Freeriding is inherently risky, when things go wrong they can go fatally wrong. We ignore the warnings, ride areas that have taken lives and still go back for more. The risks are as obvious. The consequences dire.
The reasons behind freeriding are clear to those who do it. Pleasure, thrill, excitement are all part of it but so much more than this is that it is there for the taking. To ski a sweet line that will be gone in a day. To feel that moment where it all works, perfect snow, a perfect line. Extreme skiing is one of a few moments in our lives when we are totally in control. Totally alive. The moment you slip off a ridge, turn into a gully drop into a big face there is no one else to blame, you made that choice. The rush is all yours, the sweetness of the snow the epic turns, all yours. You own that moment and in that moment you are truly free. Free to have the time of your life, free from all the safety nets of the modern world, free from all the crap. Just you and the hill. Freedom has no safety nets, no one to blame. You make a choice and hope to fuck you made a good one because if you got it wrong, really wrong, you’re dead .
Freeriding is no chummy club where we’re all in it together. If we are kind those that do die are branded as unfortunate or unlucky, if not the dead are branded as fools who didn’t have a clue. All whitewashed over with pat comments of “he died doing what he loved”

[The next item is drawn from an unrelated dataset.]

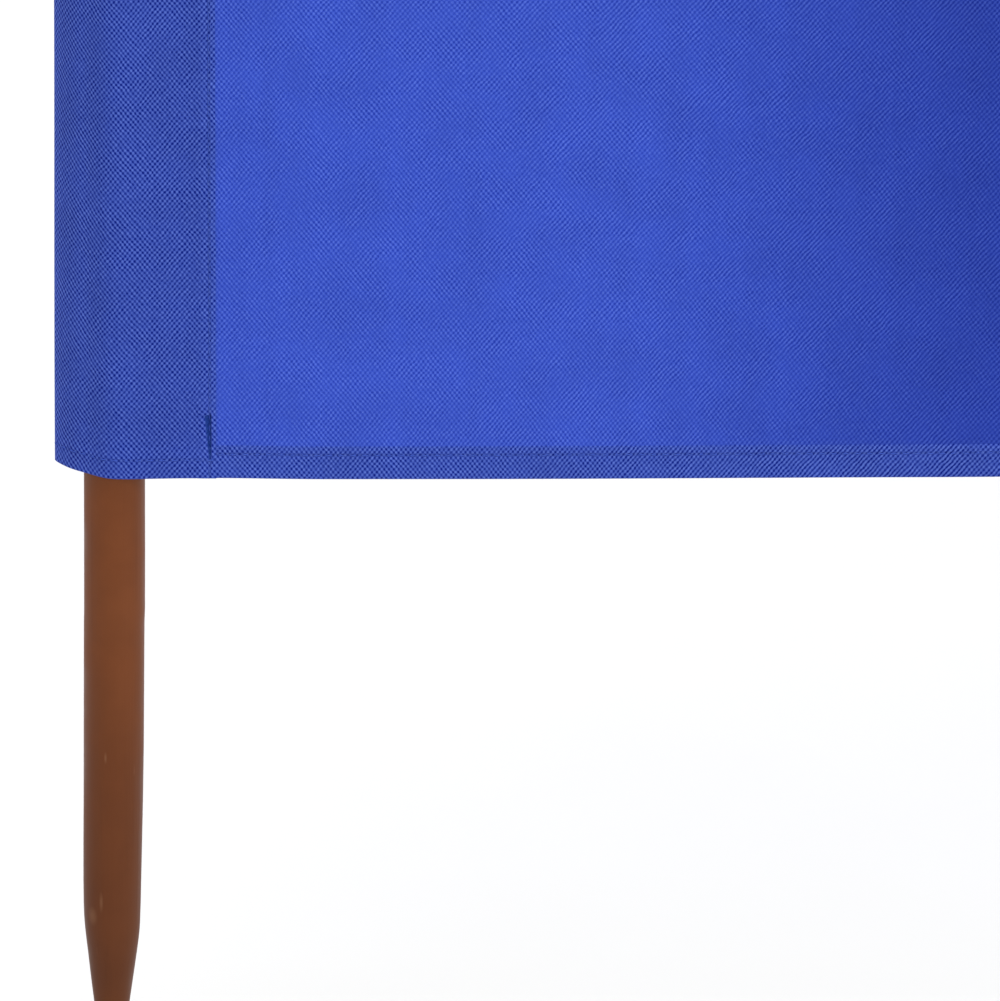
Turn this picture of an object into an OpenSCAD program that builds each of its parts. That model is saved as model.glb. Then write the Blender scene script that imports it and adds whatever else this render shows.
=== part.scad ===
// Beach windbreak: a fence of cloth in four bays, carried on five round poles
// that are pointed at the foot and driven into sand. The cloth passes in front
// of the poles, and sleeves sewn at its back hold them.
// X runs along the fence, Y through it and Z up. The origin is the blunt end of
// the middle pole's point.

/* [Cloth] */
// Distance from one pole to the next
bay_w = 1000; // [700:10:1250]
// Height of the cloth from its bottom edge to its top edge
cloth_h = 1200; // [900:10:1500]
// Thickness of one layer of cloth
cloth_t = 0.8; // [0.5:0.1:1.2]
// Height of the doubled hem along the bottom and the top
hem_h = 15; // [10:1:25]

/* [Sleeves] */
// From the middle of an end pole out to the fold of its sleeve
fold_reach = 24; // [20:1:35]
// From the middle of an end pole in to the sewn edge of its sleeve
seam_reach = 42; // [36:1:60]
// From the middle of an inner pole to each sewn edge of its sleeve
inner_reach = 33; // [28:1:50]
// Width of the flat sewn edge, with its raw edge turned in
seam_w = 6; // [4:1:10]
// Gap between a pole and the cloth round it
sleeve_gap = 0.3; // [0.2:0.1:1]
// How far behind the middle of its pole an end sleeve's fold lies
fold_back = 2; // [0:0.5:4]

/* [Poles] */
// Diameter of a pole
pole_d = 25; // [20:1:32]
// Diameter at the top of the point, where the turning has thinned the pole
foot_d = 23.2; // [18:0.2:32]
// Height over which the pole thins down to the point
thinning_h = 140; // [50:10:150]
// Length of bare pole between the point and the cloth
shank_h = 207; // [150:1:400]
// Height of the point
point_h = 71; // [40:1:120]
// Diameter of the blunt end of the point
blunt_d = 6; // [3:0.5:10]
// Length of pole above the cloth
head_h = 30; // [5:5:80]
// Chamfer round the head of a pole
head_edge = 2; // [0.5:0.5:4]

/* [Hidden] */
pole_count = 5;
middle_pole = 3;
cloth_bottom = point_h + shank_h;
pole_h = cloth_bottom + cloth_h + head_h;
pocket_r = pole_d / 2 + sleeve_gap;
front_y = -pocket_r - cloth_t;
seam_t = 3 * cloth_t;
hem_t = 2 * cloth_t;
arc_steps = 12;
cloth_blue = [0.22, 0.32, 0.72];
doubled_blue = [0.20, 0.29, 0.63];
pole_brown = [0.42, 0.25, 0.16];

// Place of pole number i along the fence
function pole_x(i) = (i - middle_pole) * bay_w;

// How far sleeve number i reaches from its pole towards the next bay, or back
function reach(i) = i == 1 || i == pole_count ? seam_reach : inner_reach;

// Direction of point p from the pole's middle, from -90 to 270 degrees
function direction(p) = let (t = atan2(p[1], p[0])) t < -90 ? t + 360 : t;

// Angle of the point where a line from p touches the circle of radius r; side
// is 1 for the point met first going anticlockwise from p, and -1 for the other
function touch(p, r, side) = direction(p) + side * acos(r / norm(p));

// Points round the circle of radius r from one angle to another
function arc(r, start, end) = [
  for (i = [0:arc_steps]) let (t = start + (end - start) * i / arc_steps) r * [cos(t), sin(t)]
];

// Outline of an end sleeve's pocket: from the seam at a round the back of the
// pole to the fold, which runs from b to c, and along the flat front again
function end_pocket(r, a, b, c) = concat(
  [a], arc(r, touch(a, r, 1), touch(b, r, -1)), [b, c], arc(r, touch(c, r, 1), 270), [[a[0], -r]]
);

// Outline of an inner sleeve's pocket: from the seam at a round the back of the
// pole to the seam on the other side, and along the flat front again
function inner_pocket(r, a) = let (b = [-a[0], a[1]]) concat(
  [a], arc(r, touch(a, r, 1), touch(b, r, -1)), [b, [b[0], -r], [a[0], -r]]
);

// Flat sewn edge of a sleeve, from the pocket's end out to x
module seam(x) {
  translate([x > 0 ? x - seam_w : x, front_y]) square([seam_w, seam_t]);
}

// Section of an end sleeve: fold on the left, pole in the pocket, seam on the right
module end_section() {
  pocket_end = seam_reach - seam_w;
  difference() {
    polygon(end_pocket(
      pocket_r + cloth_t,
      [pocket_end, front_y + seam_t],
      [-fold_reach, fold_back + cloth_t],
      [-fold_reach, fold_back - cloth_t]
    ));
    polygon(end_pocket(
      pocket_r,
      [pocket_end, cloth_t - pocket_r],
      [cloth_t - fold_reach, fold_back + cloth_t / 4],
      [cloth_t - fold_reach, fold_back - cloth_t / 4]
    ));
  }
  seam(seam_reach);
}

// Section of an inner sleeve: the cloth runs on in front of the pole, and a
// strip goes behind it, sewn down on both sides
module inner_section() {
  pocket_end = inner_reach - seam_w;
  difference() {
    polygon(inner_pocket(pocket_r + cloth_t, [pocket_end, front_y + seam_t]));
    polygon(inner_pocket(pocket_r, [pocket_end, cloth_t - pocket_r]));
  }
  seam(inner_reach);
  seam(-inner_reach);
}

module pole(i) {
  color(pole_brown)
    translate([pole_x(i), 0, 0])
      rotate_extrude($fn = 64)
        polygon([
          [0, 0],
          [blunt_d / 2, 0],
          [foot_d / 2, point_h],
          [pole_d / 2, point_h + thinning_h],
          [pole_d / 2, pole_h - head_edge],
          [pole_d / 2 - head_edge, pole_h],
          [0, pole_h]
        ]);
}

module sleeve(i) {
  color(doubled_blue)
    translate([pole_x(i), 0, cloth_bottom])
      if (i == 1) {
        linear_extrude(height = cloth_h) end_section();
      } else if (i == pole_count) {
        mirror([1, 0, 0]) linear_extrude(height = cloth_h) end_section();
      } else {
        linear_extrude(height = cloth_h) inner_section();
      }
}

// Flat piece of cloth of thickness t in bay number i, level with the sleeves'
// fronts, from height low to high above the bottom edge
module bay_piece(i, t, low, high) {
  left = pole_x(i) + reach(i);
  right = pole_x(i + 1) - reach(i + 1);
  translate([left, front_y, cloth_bottom + low]) cube([right - left, t, high - low]);
}

module panel(i) {
  color(cloth_blue) bay_piece(i, cloth_t, hem_h, cloth_h - hem_h);
}

module bottom_hem(i) {
  color(doubled_blue) bay_piece(i, hem_t, 0, hem_h);
}

module top_hem(i) {
  color(doubled_blue) bay_piece(i, hem_t, cloth_h - hem_h, cloth_h);
}

pole(1);  // pole_1
pole(2);  // pole_2
pole(3);  // pole_3
pole(4);  // pole_4
pole(5);  // pole_5
sleeve(1);  // sleeve_1
sleeve(2);  // sleeve_2
sleeve(3);  // sleeve_3
sleeve(4);  // sleeve_4
sleeve(5);  // sleeve_5
panel(1);  // panel_1
panel(2);  // panel_2
panel(3);  // panel_3
panel(4);  // panel_4
bottom_hem(1);  // bottom_hem_1
bottom_hem(2);  // bottom_hem_2
bottom_hem(3);  // bottom_hem_3
bottom_hem(4);  // bottom_hem_4
top_hem(1);  // top_hem_1
top_hem(2);  // top_hem_2
top_hem(3);  // top_hem_3
top_hem(4);  // top_hem_4
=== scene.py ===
"""Beach windbreak: blue cloth in four bays, held in front of five brown poles by sleeves at its back.

Lengths are in metres unless a comment gives millimetres.
"""

import math

import bmesh
import bpy
from mathutils import Matrix, Vector


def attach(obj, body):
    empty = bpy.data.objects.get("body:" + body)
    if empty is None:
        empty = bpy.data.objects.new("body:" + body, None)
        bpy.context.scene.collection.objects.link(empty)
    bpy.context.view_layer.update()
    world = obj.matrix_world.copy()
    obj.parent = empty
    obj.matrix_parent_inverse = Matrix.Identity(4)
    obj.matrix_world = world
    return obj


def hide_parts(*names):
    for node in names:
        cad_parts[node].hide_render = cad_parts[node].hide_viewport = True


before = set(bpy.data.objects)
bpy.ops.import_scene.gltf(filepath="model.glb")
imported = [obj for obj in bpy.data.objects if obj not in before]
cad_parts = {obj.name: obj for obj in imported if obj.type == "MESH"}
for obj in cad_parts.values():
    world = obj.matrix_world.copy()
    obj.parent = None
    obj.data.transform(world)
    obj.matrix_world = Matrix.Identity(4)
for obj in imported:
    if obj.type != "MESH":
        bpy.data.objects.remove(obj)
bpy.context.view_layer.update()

# ---- poles -----------------------------------------------------------------
# Five round wooden poles, turned to a point for driving into sand and painted
# brown. Below the cloth each one is planed a little thinner on one side.

MM = 0.001
POLE_X = (-2.0, -1.0, 0.0, 1.0, 2.0)
POLE_TURN = (0.0, 2.1, 4.0, 1.2, 5.3)  # how far round each pole stands, radians
POLE_PROFILE = (  # height, radius and sideways shift of the centre, mm
    (0.0, 2.4, -1.95),
    (0.8, 3.2, -1.95),
    (16.0, 5.30, -1.80),
    (34.9, 7.55, -1.62),
    (45.8, 8.90, -1.48),
    (56.7, 10.17, -1.30),
    (62.2, 10.80, -1.27),
    (66.2, 11.18, -1.28),
    (69.5, 11.40, -1.32),
    (73.1, 11.56, -1.36),
    (78.5, 11.72, -1.33),
    (89.4, 11.88, -1.24),
    (105.8, 12.05, -1.00),
    (127.6, 12.20, -0.66),
    (149.4, 12.33, -0.42),
    (179.0, 12.38, -0.20),
    (206.0, 12.42, 0.0),
    (213.0, 12.48, 0.18),
    (240.0, 12.50, 0.30),
    (278.0, 12.50, 0.40),
    (600.0, 12.50, 0.20),
    (1000.0, 12.50, 0.0),
    (1400.0, 12.50, 0.0),
    (1505.2, 12.50, 0.0),
    (1506.3, 12.25, 0.0),
    (1507.4, 11.45, 0.0),
    (1508.0, 10.20, 0.0),
)
POLE_SIDES = 56
POLE_SCRATCHES = (  # centres and half widths of marks in the paint on the first pole's front
    ((-2.0057, -0.0100, 0.0835), (0.0008, 0.004, 0.0046)),
    ((-2.0092, -0.0078, 0.0760), (0.0020, 0.004, 0.0042)),
    ((-2.0037, -0.0117, 0.1500), (0.0006, 0.004, 0.0026)),
)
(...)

That bit of mountain is mine! If you bail out, side slip, show fear, dither or fail to turn expect abuse. The testosterone, dominating mother nature, or convincing yourself you have dominated her, the buzz of surviving is what it is all about. The thrill of rolling the dice, and winning. When the odds were so high. Pushing the limits of your body, mind and the sport. The serenity of the experience the almost meditative quality of the focused moment. Mix all that up and you might get close.